BY DAY: COW BAY Halifax's home for wave variety, with at least five point breaks that peel both left and right. Beginners should head to a wave called the Moose, aptly named after the massive animal standing in the parking lot. Cruise down Cow Bay Road: If you pass a moose statue, you've gone too far.

BY NIGHT: TOM'S LITTLE HAVANA CAFE 5428 Doyle St. Tucked away on a back street downtown, Tom's is a great low-key locals' spot to quench your thirst with friends. It's a cozy space with soft, relaxed lighting - just what you need after a day of pounding surf.


BY DAY: LAWRENCETOWN The East Coast surf hot spot, Lawrencetown is a beautiful sandy beach 25 minutes from downtown.
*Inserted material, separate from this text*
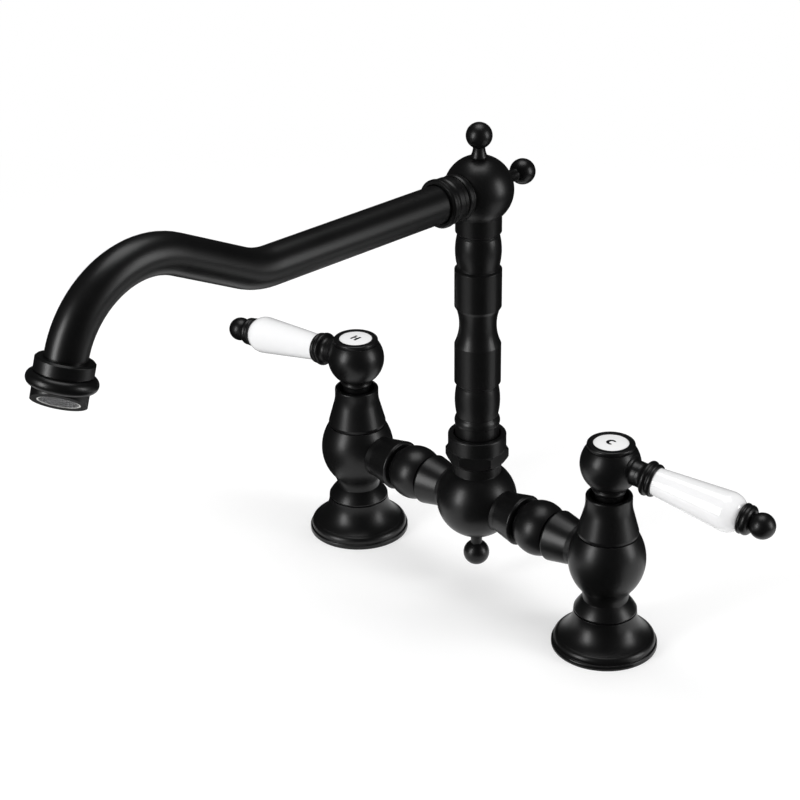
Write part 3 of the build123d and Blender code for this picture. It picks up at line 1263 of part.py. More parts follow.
# Ball finials on the top and the back of the elbow, each on a flared stem.
finials = (
    ("top_finial", TOP_FINIAL_STANDOFF, (0, 0, 1), (1, 0, 0)),
    ("back_finial", BACK_FINIAL_STANDOFF, (0, 1, 0), (1, 0, 0)),
)
for finial_name, standoff, finial_way, finial_side in finials:
    reach = ELBOW_RADIUS + standoff
    with BuildPart() as finial:
        with BuildSketch(Plane(origin=elbow_centre, x_dir=finial_way, z_dir=finial_side)):
            with BuildLine():
                foot = chord(ELBOW_RADIUS, FINIAL_FOOT_RADIUS + SEAT_GAP) + SEAT_GAP
                stud_end = ELBOW_RADIUS - FINIAL_STUD_LENGTH
                foot_top = foot + FINIAL_FOOT
                stem_end = reach - chord(FINIAL_BALL_RADIUS, FINIAL_STEM_RADIUS)
                stem_angle = degrees(acos(chord(FINIAL_BALL_RADIUS, FINIAL_STEM_RADIUS) / FINIAL_BALL_RADIUS))
                Polyline(
                    (reach + FINIAL_BALL_RADIUS, 0),
                    (stud_end, 0),
                    (stud_end, FINIAL_STUD_RADIUS),
                    (foot, FINIAL_STUD_RADIUS),
                    (foot, FINIAL_FOOT_RADIUS),
                    (foot_top, FINIAL_FOOT_RADIUS),
                )
                TangentArc(
                    (stem_end, FINIAL_STEM_RADIUS), (foot_top, FINIAL_FOOT_RADIUS), tangent=(-1, 0)
                )
                CenterArc((reach, 0), FINIAL_BALL_RADIUS, 0, 180 - stem_angle)
            make_face()
        revolve(axis=Axis(elbow_centre, finial_way))
    finial.part.label = finial_name
    export_step(finial.part, f"parts/{finial_name}.step")

# Ringed socket between the elbow ball and the tube.
with BuildPart() as spout_socket:
    with BuildSketch(run_section):
        with BuildLine():
            ring_start = socket_seat + SOCKET_NECK
            ring_end = ring_start + SOCKET_RING
            band_start = ring_end + SOCKET_GROOVE
            band_end = band_start + SOCKET_BAND
            lip_start = band_end + SOCKET_LIP_GROOVE
            socket_end = lip_start + SOCKET_LIP
            spigot_start = socket_seat - SOCKET_SPIGOT
            Polyline(
                (spigot_start, socket_bore),
                (spigot_start, SPIGOT_RADIUS),
                (socket_seat, SPIGOT_RADIUS),
                (socket_seat, socket_neck),
                (ring_start, socket_neck),
                (ring_start, socket_ring - SOCKET_ROUND / 2),
                (ring_start + SOCKET_ROUND, socket_ring),
                (ring_end - SOCKET_ROUND, socket_ring),
                (ring_end, socket_ring - SOCKET_ROUND / 2),
                (ring_end, socket_groove),
                (band_start, socket_groove),
                (band_start, socket_band - SOCKET_ROUND / 2),
                (band_start + SOCKET_ROUND, socket_band),
                (band_end - SOCKET_ROUND, socket_band),
                (band_end, socket_band - SOCKET_ROUND / 2),
                (band_end, socket_lip_groove),
                (lip_start, socket_lip_groove),
                (lip_start, socket_lip - SOCKET_ROUND / 2),
                (lip_start + SOCKET_ROUND, socket_lip),
                (socket_end - SOCKET_ROUND, socket_lip),
                (socket_end, socket_lip - SOCKET_ROUND),
                (socket_end, tube_bore + SOCKET_ROUND / 2),
                (socket_end - SOCKET_ROUND, tube_bore),
                (tube_seat - SEAT_GAP, tube_bore),
                (tube_seat - SEAT_GAP, socket_bore),
                (spigot_start, socket_bore),
            )
        make_face()
    revolve(axis=run_axis)
spout_socket.part.label = "spout_socket"
export_step(spout_socket.part, "parts/spout_socket.step")

# Corners of the tube's route in the plane of the spout: (distance forward, height).
rise_slope = tan(radians(SPOUT_RISE))
swan_slope = tan(radians(SWAN_RISE))
lean_slope = tan(radians(TIP_LEAN))
swan_start = SPOUT_REACH - SWAN_SPAN
tip_height = SPOUT_HEIGHT + TIP_RISE
run_start = (tube_seat * cos(radians(SPOUT_RISE)), SPOUT_HEIGHT + tube_seat * sin(radians(SPOUT_RISE)))
low_corner = (swan_start, SPOUT_HEIGHT + swan_start * rise_slope)
crest_forward = (SPOUT_REACH + lean_slope * (tip_height - low_corner[1] + swan_slope * swan_start)) / (
    1 + lean_slope * swan_slope
)
crest_corner = (crest_forward, low_corner[1] + swan_slope * (crest_forward - swan_start))
tube_end = (
    SPOUT_REACH + TUBE_IN_TIP * sin(radians(TIP_LEAN)),
    tip_height - TUBE_IN_TIP * cos(radians(TIP_LEAN)),
)

# Bent tube, in one sweep of its ring section.
with BuildPart() as spout_tube:
    with BuildLine():
        FilletPolyline(
            *[(0, -forward, height) for forward, height in (run_start, low_corner, crest_corner, tube_end)],
            radius=(LOW_BEND_RADIUS, CREST_BEND_RADIUS),
        )
    with BuildSketch(run_mouth.offset(tube_seat)):
        Circle(TUBE_RADIUS)
        Circle(TUBE_RADIUS - TUBE_WALL, mode=Mode.SUBTRACT)
    sweep()
spout_tube.part.label = "spout_tube"
export_step(spout_tube.part, "parts/spout_tube.step")

# The tip's axis runs down and a little outwards.
down = (0, -sin(radians(TIP_LEAN)), -cos(radians(TIP_LEAN)))
tip_start = (0, -SPOUT_REACH, tip_height)
tip_section = Plane(origin=tip_start, x_dir=down, z_dir=(1, 0, 0))
tip_axis = Axis(tip_start, down)
bead_from = TIP_COLLAR_LENGTH + TIP_GROOVE
bead_to = bead_from + TIP_BEAD_LENGTH
thread_from = bead_to - AERATOR_THREAD_LENGTH

# Collar and bead on the end of the tube, threaded inside for the nozzle.
with BuildPart() as tip_collar:
    with BuildSketch(tip_section):
        with BuildLine():
            thread_bore = AERATOR_THREAD_RADIUS + SEAT_GAP
            Polyline(
                (bead_to, TIP_GROOVE_RADIUS),
                (bead_to, thread_bore),
                (thread_from, thread_bore),
                (thread_from, TIP_STEP_RADIUS),
                (TUBE_IN_TIP + SEAT_GAP, TIP_STEP_RADIUS),
                (TUBE_IN_TIP + SEAT_GAP, tube_bore),
                (0, tube_bore),
                (0, TIP_COLLAR_RADIUS - TIP_COLLAR_ROUND),
                (TIP_COLLAR_ROUND, TIP_COLLAR_RADIUS),
                (TIP_COLLAR_LENGTH, TIP_COLLAR_RADIUS),
                (TIP_COLLAR_LENGTH, TIP_GROOVE_RADIUS),
                (bead_from, TIP_GROOVE_RADIUS),
            )
            ThreePointArc(
                (bead_from, TIP_GROOVE_RADIUS),
                ((bead_from + bead_to) / 2, TIP_BEAD_RADIUS),
                (bead_to, TIP_GROOVE_RADIUS),
            )
        make_face()
    revolve(axis=tip_axis)
tip_collar.part.label = "tip_collar"
export_step(tip_collar.part, "parts/tip_collar.step")

# The outlet face is slanted: its normal leans from the tip's axis towards one front corner.
slant_reach = NOZZLE_RADIUS * tan(radians(NOZZLE_SLANT))
nozzle_middle = bead_to + NOZZLE_FRONT + slant_reach
nozzle_long = nozzle_middle + slant_reach
lean_side = Vector(cos(radians(NOZZLE_TURN)), sin(radians(NOZZLE_TURN)), 0)
face_normal = Vector(*down).rotate(Axis((0, 0, 0), lean_side), -NOZZLE_SLANT)
face_centre = Vector(*tip_start) + Vector(*down) * nozzle_middle
outlet_face = Plane(origin=face_centre, z_dir=face_normal)

# Nozzle that screws into the collar and holds the aerator.
with BuildPart() as aerator_nozzle:
    with BuildSketch(tip_section):
        with BuildLine():
            Polyline(
                (thread_from + AERATOR_WASHER_THICKNESS, 0),
                (thread_from + AERATOR_WASHER_THICKNESS, AERATOR_THREAD_RADIUS),
                (bead_to, AERATOR_THREAD_RADIUS),
                (bead_to, NOZZLE_RADIUS),
                (nozzle_long, NOZZLE_RADIUS),
                (nozzle_long, 0),
                (thread_from + AERATOR_WASHER_THICKNESS, 0),
            )
        make_face()
    revolve(axis=tip_axis)
    with BuildSketch(outlet_face):
        Circle(2 * NOZZLE_RADIUS)
    extrude(amount=2 * NOZZLE_RADIUS, mode=Mode.SUBTRACT)
    with BuildSketch(outlet_face):
        Circle(AERATOR_RADIUS + SEAT_GAP)
    extrude(amount=-AERATOR_RECESS - AERATOR_THICKNESS - SCREEN_THICKNESS, mode=Mode.SUBTRACT)
    with BuildSketch(Plane(origin=tip_start, z_dir=down)):
        Circle(NOZZLE_BORE_RADIUS)
    extrude(amount=nozzle_middle, mode=Mode.SUBTRACT)
aerator_nozzle.part.label = "aerator_nozzle"
export_step(aerator_nozzle.part, "parts/aerator_nozzle.step")

# Flat washer above the nozzle's thread.
with BuildPart() as aerator_washer:
    with BuildSketch(Plane(origin=tip_start, z_dir=down).offset(thread_from)):
        Circle(AERATOR_THREAD_RADIUS)
        Circle(TIP_STEP_RADIUS, mode=Mode.SUBTRACT)
    extrude(amount=AERATOR_WASHER_THICKNESS)
aerator_washer.part.label = "aerator_washer"
export_step(aerator_washer.part, "parts/aerator_washer.step")

# Plastic flow insert with a ring of jets.
with BuildPart() as aerator_insert:
    with BuildSketch(outlet_face.offset(-AERATOR_RECESS - SCREEN_THICKNESS)):
        Circle(AERATOR_RADIUS)
        with PolarLocations(AERATOR_HOLE_RING, AERATOR_HOLES):
            Circle(AERATOR_HOLE_RADIUS, mode=Mode.SUBTRACT)
        Circle(AERATOR_HOLE_RADIUS, mode=Mode.SUBTRACT)
    extrude(amount=-AERATOR_THICKNESS)
    with BuildSketch(outlet_face.offset(-AERATOR_RECESS)):
        Circle(AERATOR_RADIUS)
        Circle(SCREEN_RADIUS + SEAT_GAP, mode=Mode.SUBTRACT)
    extrude(amount=-SCREEN_THICKNESS)
aerator_insert.part.label = "aerator_insert"
export_step(aerator_insert.part, "parts/aerator_insert.step")

# Steel screen: a disc pierced by a square grid of small holes.
rows = int((SCREEN_RADIUS - SCREEN_RIM) / SCREEN_PITCH)
holes = [
    (column * SCREEN_PITCH, row * SCREEN_PITCH)
    for column in range(-rows, rows + 1)
    for row in range(-rows, rows + 1)
    if sqrt(column**2 + row**2) * SCREEN_PITCH + SCREEN_HOLE / sqrt(2) < SCREEN_RADIUS - SCREEN_RIM
]
with BuildPart() as aerator_screen:
    with BuildSketch(outlet_face.offset(-AERATOR_RECESS)):
        Circle(SCREEN_RADIUS)
        with Locations(*holes):
            Rectangle(SCREEN_HOLE, SCREEN_HOLE, mode=Mode.SUBTRACT)
    extrude(amount=-SCREEN_THICKNESS)
aerator_screen.part.label = "aerator_screen"
export_step(aerator_screen.part, "parts/aerator_screen.step")
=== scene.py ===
import json
import math

import bmesh
import bpy
from mathutils import Matrix, Vector


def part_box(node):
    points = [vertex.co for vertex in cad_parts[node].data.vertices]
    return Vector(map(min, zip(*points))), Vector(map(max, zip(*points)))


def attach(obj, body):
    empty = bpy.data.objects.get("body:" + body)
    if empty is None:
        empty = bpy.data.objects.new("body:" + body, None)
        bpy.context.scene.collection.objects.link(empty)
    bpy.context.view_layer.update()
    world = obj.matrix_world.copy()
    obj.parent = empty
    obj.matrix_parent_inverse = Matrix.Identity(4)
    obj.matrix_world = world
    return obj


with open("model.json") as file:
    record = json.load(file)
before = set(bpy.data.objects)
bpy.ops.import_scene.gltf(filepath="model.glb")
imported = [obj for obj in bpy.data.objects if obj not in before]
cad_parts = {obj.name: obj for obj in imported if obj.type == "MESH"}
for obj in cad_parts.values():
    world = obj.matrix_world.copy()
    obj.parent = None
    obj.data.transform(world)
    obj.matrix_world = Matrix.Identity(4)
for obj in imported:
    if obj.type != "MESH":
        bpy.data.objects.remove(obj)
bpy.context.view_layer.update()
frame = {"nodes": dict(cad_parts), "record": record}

MM = 0.001

# ---------------------------------------------------------------------------
# Camera: the photograph's place, direction and angle of view
# ---------------------------------------------------------------------------

CAMERA_PLACE = (0.711990, -0.798973, 0.656842)
CAMERA_TURN = 43.89
CAMERA_PITCH = 27.00
CAMERA_ROLL = -0.61
SENSOR_WIDTH = 36.0
FOCAL_LENGTH = 102.48
CLIP_START = 0.01


def camera_axes():
    """The camera's right, up and forward, then the same forward and right made level."""
    turn, pitch, roll = (math.radians(v) for v in (CAMERA_TURN, CAMERA_PITCH, CAMERA_ROLL))
    right = Vector((math.cos(turn), math.sin(turn), 0))
    ahead = Vector((-math.sin(turn), math.cos(turn), 0))
    upright = Vector((0, 0, 1))
    forward = math.cos(pitch) * ahead - math.sin(pitch) * upright
    up = math.sin(pitch) * ahead + math.cos(pitch) * upright
    rolled_right = math.cos(roll) * right + math.sin(roll) * up
    rolled_up = -math.sin(roll) * right + math.cos(roll) * up
    return rolled_right, rolled_up, forward, ahead, right


RIGHT, UP, FORWARD, AHEAD, LEVEL_RIGHT = camera_axes()
camera_data = bpy.data.cameras.new("camera")
camera_data.lens = FOCAL_LENGTH
camera_data.sensor_width = SENSOR_WIDTH
camera_data.clip_start = CLIP_START
camera = bpy.data.objects.new("camera", camera_data)
bpy.context.scene.collection.objects.link(camera)
camera.matrix_world = Matrix.Translation(CAMERA_PLACE) @ Matrix(
    (RIGHT, UP, -FORWARD)
).transposed().to_4x4()
bpy.context.scene.camera = camera
bpy.context.scene.view_settings.view_transform = "Standard"

# ---------------------------------------------------------------------------
# Materials. Every scale is in features per metre.
# ---------------------------------------------------------------------------

# Cosine between the bevelled and the true normal: where an edge is full, and where it ends.
EDGE_FULL = 0.90
EDGE_NONE = 0.995

COAT_CLOUD_SCALE = 38
COAT_GRAIN_SCALE = 5200
COAT_PEEL_SCALE = 620
COAT_DARK = (0.0020, 0.0020, 0.0021)
COAT_LIGHT = (0.0032, 0.0032, 0.0033)
COAT_SPECK = (0.0080, 0.0080, 0.0083)
# Painted highlight: the lighter colours laid along the coat's edges.
EDGE_HIGHLIGHT_DARK = (0.010, 0.010, 0.0105)
EDGE_HIGHLIGHT_LIGHT = (0.016, 0.016, 0.0165)
COAT_EDGE_RADIUS = 0.30 * MM
COAT_EDGE_POLISH = 0.06
COAT_PEEL_DEPTH = 0.010 * MM
COAT_GRAIN_DEPTH = 0.0016 * MM

GLAZE_CLOUD_SCALE = 55
GLAZE_WAVE_SCALE = 70
GLAZE_PIT_SCALE = 1500
GLAZE_PIT = (0.70, 0.69, 0.67)
GLAZE_PIT_DEPTH = 0.0015 * MM
GLAZE_EDGE_RADIUS = 0.35 * MM
GLAZE_EDGE_DULLING = 0.05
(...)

Hook up with local pro Nico Manos, who runs the East Coast Quiksilver Surf School, for lessons and rentals.

BY NIGHT: BROOKLYN WAREHOUSE 2795 Windsor St. Fine dining and drinks in a relaxed, casual atmosphere in the city's edgy North End. Brooklyn uses many locally sourced ingredients and its Caesar is a perennial award winner.


BY DAY: SEAFORTH This spot is home to a racy right-hand point break. It's for experienced surfers only: When Seaforth is firing, it attracts a crew of skilled surfers who don't take kindly to rookies choking their valuable aquatic real estate.

BY NIGHT: ROGUE'S ROOST BREW PUB 5435 Spring Garden Rd. Head to this microbrewery after the novelty of drinking Keith's in Nova Scotia wears off. Rogue's has a proper India pale ale, as well as several other tasty brews and good food.


BY DAY: MARTINIQUE In between Halifax's main surf breaks, there are dozens of lesser-known waves. But you'll have to put in some time to earn an invite from the locals. In the meantime, pack a lunch and head out to Martinique, a classic East Coast beach break. Sprawling white sand lined with small, grassy dunes - it's a world away from downtown Halifax that's only 45 minutes away.

BY NIGHT: THE LOWER DECK 1869 Upper Water St. Rowdy crowds, thumping Celtic music, worn-in wooden floors and a permanent faint smell of beer: The Lower Deck is a quintessential Maritime cliché.